— start —

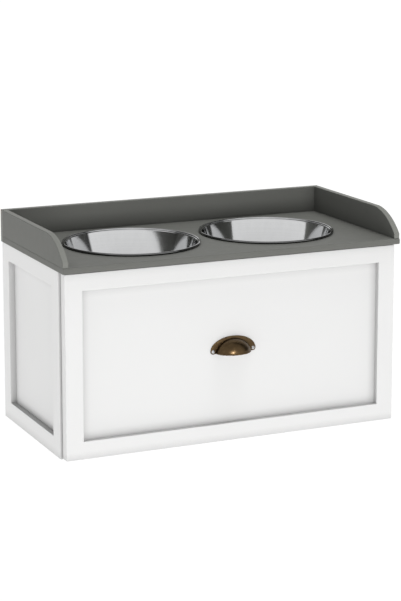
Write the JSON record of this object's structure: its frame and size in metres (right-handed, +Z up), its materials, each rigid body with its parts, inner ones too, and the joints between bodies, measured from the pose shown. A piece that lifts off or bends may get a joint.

— end —
— start —

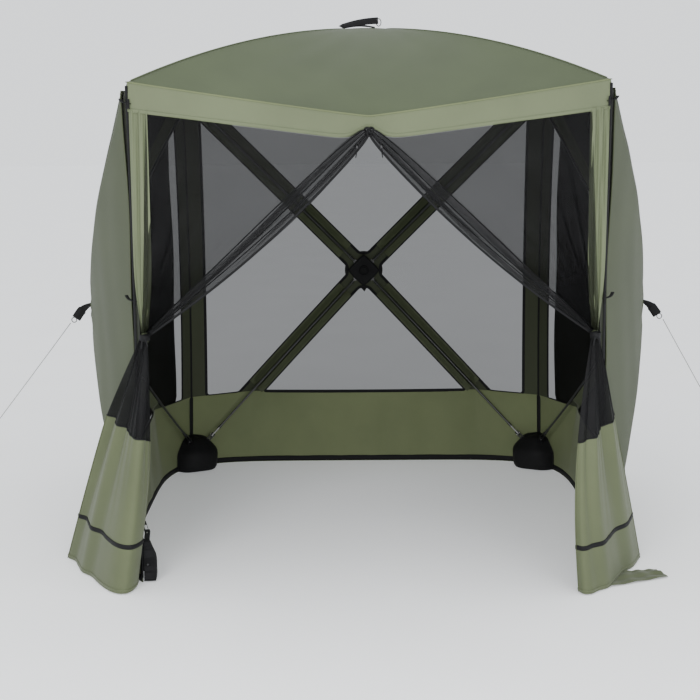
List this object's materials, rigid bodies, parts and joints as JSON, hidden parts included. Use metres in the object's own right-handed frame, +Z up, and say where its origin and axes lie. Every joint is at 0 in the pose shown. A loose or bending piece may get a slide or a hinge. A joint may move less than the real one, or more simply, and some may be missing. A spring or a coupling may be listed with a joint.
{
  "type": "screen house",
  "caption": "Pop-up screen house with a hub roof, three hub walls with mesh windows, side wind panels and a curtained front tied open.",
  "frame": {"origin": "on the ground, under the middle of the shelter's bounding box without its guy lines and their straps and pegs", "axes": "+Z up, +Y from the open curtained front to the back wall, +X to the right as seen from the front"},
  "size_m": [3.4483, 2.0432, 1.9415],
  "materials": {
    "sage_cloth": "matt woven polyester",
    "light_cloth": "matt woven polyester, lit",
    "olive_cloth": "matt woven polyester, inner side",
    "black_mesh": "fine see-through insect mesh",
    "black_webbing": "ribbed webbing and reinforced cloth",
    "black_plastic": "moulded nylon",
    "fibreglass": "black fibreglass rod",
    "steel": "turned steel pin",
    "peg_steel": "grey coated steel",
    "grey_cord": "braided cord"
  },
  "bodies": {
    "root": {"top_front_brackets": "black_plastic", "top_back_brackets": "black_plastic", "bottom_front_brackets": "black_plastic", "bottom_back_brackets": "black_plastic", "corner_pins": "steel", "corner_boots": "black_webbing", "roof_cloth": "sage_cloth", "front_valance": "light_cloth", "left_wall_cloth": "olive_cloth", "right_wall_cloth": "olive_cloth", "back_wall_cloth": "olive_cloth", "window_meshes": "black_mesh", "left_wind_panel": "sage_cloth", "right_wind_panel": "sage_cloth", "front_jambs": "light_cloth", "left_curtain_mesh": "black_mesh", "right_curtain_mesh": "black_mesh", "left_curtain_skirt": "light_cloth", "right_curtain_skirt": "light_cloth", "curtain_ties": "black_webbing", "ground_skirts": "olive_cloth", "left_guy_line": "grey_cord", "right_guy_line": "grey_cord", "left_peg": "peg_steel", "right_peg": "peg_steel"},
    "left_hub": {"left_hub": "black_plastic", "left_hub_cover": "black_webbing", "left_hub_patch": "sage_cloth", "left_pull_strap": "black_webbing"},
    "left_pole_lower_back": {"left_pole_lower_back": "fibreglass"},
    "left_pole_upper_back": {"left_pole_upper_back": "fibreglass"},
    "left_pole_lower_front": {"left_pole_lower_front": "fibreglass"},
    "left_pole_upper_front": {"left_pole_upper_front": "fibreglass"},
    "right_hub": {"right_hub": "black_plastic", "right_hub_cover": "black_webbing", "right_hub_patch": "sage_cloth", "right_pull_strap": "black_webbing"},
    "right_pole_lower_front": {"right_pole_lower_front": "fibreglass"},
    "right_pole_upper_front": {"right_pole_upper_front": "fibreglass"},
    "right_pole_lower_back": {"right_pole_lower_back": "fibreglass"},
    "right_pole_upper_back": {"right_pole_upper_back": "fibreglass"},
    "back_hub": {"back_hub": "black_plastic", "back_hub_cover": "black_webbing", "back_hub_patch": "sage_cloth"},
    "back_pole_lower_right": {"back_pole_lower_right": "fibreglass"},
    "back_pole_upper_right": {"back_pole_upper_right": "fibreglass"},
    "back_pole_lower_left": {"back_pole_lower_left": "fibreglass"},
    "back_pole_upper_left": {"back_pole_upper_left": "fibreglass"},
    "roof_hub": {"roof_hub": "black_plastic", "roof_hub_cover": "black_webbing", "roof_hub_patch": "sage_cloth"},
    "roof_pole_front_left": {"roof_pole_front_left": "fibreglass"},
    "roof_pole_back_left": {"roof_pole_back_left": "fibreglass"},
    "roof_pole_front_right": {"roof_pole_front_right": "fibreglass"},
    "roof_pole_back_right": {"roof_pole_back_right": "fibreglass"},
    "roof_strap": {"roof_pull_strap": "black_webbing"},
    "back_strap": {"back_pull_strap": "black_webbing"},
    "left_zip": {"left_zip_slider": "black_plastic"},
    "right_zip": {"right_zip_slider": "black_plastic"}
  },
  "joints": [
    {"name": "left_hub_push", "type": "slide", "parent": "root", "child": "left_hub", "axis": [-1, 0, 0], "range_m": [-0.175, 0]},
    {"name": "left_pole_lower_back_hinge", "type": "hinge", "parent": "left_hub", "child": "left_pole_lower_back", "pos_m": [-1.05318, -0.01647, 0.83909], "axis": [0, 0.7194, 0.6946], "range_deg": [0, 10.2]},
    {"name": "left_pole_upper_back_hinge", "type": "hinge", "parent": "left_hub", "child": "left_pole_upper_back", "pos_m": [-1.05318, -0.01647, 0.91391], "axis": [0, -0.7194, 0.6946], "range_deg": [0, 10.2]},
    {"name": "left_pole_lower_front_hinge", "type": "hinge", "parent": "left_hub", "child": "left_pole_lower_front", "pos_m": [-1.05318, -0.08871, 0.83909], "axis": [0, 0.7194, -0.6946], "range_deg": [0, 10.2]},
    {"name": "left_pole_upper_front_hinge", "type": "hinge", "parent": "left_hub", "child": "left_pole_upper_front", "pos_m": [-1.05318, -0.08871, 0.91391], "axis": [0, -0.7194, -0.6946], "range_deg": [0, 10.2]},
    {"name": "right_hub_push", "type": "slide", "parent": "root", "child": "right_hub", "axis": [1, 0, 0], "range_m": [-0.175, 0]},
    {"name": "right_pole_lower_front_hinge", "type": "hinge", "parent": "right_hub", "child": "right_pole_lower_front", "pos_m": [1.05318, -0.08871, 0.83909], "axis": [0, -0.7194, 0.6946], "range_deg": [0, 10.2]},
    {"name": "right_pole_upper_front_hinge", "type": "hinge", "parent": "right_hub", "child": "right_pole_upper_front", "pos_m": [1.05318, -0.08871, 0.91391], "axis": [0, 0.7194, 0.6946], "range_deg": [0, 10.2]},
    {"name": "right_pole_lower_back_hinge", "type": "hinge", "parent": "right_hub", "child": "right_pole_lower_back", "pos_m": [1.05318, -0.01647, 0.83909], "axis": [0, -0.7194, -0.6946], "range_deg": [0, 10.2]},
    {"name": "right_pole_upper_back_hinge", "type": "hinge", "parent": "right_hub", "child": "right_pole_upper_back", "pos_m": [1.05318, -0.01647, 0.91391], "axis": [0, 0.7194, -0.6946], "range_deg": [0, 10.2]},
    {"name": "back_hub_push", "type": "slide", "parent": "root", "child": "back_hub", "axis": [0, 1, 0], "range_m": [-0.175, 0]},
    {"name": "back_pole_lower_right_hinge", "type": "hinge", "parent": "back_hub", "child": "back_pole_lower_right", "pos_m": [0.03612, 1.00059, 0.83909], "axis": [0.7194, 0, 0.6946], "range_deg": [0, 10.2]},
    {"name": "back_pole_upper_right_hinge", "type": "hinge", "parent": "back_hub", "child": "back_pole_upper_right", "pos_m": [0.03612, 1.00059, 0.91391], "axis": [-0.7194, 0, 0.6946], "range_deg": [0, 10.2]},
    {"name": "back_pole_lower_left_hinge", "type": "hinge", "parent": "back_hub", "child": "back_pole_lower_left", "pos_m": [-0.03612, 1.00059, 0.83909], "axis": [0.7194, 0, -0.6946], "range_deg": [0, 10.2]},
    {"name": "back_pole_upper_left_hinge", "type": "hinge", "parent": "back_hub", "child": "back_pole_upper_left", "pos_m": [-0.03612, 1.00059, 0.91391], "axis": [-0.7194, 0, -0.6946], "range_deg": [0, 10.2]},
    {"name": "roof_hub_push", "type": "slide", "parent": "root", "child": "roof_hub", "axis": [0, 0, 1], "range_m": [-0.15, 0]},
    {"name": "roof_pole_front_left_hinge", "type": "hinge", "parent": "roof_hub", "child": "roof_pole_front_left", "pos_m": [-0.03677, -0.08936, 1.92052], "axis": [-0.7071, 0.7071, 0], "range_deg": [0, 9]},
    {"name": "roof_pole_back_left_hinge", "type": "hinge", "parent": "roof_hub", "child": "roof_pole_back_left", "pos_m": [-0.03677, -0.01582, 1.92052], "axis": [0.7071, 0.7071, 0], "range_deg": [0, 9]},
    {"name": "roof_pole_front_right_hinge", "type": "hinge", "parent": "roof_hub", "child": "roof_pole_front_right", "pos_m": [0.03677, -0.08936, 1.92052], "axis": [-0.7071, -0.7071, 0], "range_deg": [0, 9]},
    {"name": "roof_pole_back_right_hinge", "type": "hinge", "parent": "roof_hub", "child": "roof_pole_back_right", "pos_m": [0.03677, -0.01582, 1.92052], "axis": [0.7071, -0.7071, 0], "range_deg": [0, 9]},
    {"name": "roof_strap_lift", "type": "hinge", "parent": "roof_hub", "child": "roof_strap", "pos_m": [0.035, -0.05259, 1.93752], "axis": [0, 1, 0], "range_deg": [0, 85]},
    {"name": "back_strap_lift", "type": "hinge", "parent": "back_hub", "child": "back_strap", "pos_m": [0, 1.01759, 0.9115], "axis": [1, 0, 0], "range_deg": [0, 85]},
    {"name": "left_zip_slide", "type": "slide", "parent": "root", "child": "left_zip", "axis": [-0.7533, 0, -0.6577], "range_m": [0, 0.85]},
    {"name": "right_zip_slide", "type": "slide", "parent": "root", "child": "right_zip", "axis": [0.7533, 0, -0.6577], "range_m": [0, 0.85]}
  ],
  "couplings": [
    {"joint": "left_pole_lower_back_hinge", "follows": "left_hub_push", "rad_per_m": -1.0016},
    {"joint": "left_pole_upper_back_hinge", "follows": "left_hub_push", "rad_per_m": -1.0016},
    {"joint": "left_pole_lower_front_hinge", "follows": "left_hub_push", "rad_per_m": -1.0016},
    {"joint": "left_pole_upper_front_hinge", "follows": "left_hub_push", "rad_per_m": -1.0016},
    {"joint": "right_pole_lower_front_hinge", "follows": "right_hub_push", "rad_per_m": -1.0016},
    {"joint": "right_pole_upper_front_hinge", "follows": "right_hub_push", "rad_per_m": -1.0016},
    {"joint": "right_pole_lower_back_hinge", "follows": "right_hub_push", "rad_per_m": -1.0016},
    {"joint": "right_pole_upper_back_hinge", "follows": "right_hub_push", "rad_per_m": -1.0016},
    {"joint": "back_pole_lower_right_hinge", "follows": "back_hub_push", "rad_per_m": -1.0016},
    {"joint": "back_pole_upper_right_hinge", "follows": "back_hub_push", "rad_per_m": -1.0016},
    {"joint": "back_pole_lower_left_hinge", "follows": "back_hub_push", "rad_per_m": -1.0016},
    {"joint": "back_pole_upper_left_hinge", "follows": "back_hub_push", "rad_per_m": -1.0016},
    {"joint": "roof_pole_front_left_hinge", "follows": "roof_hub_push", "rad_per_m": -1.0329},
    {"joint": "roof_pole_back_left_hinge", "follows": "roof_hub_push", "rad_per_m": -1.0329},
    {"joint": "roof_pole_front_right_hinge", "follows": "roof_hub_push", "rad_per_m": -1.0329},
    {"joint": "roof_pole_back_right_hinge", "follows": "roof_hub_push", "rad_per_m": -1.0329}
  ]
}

— end —

Identify and copy lines that hold the string "piece".

* PROBLEM SOLUTION:
Write the JSON record of this object's structure: its frame and size in metres (right-handed, +Z up), its materials, each rigid body with its parts, inner ones too, and the joints between bodies, measured from the pose shown. A piece that lifts off or bends may get a joint.
List this object's materials, rigid bodies, parts and joints as JSON, hidden parts included. Use metres in the object's own right-handed frame, +Z up, and say where its origin and axes lie. Every joint is at 0 in the pose shown. A loose or bending piece may get a slide or a hinge. A joint may move less than the real one, or more simply, and some may be missing. A spring or a coupling may be listed with a joint.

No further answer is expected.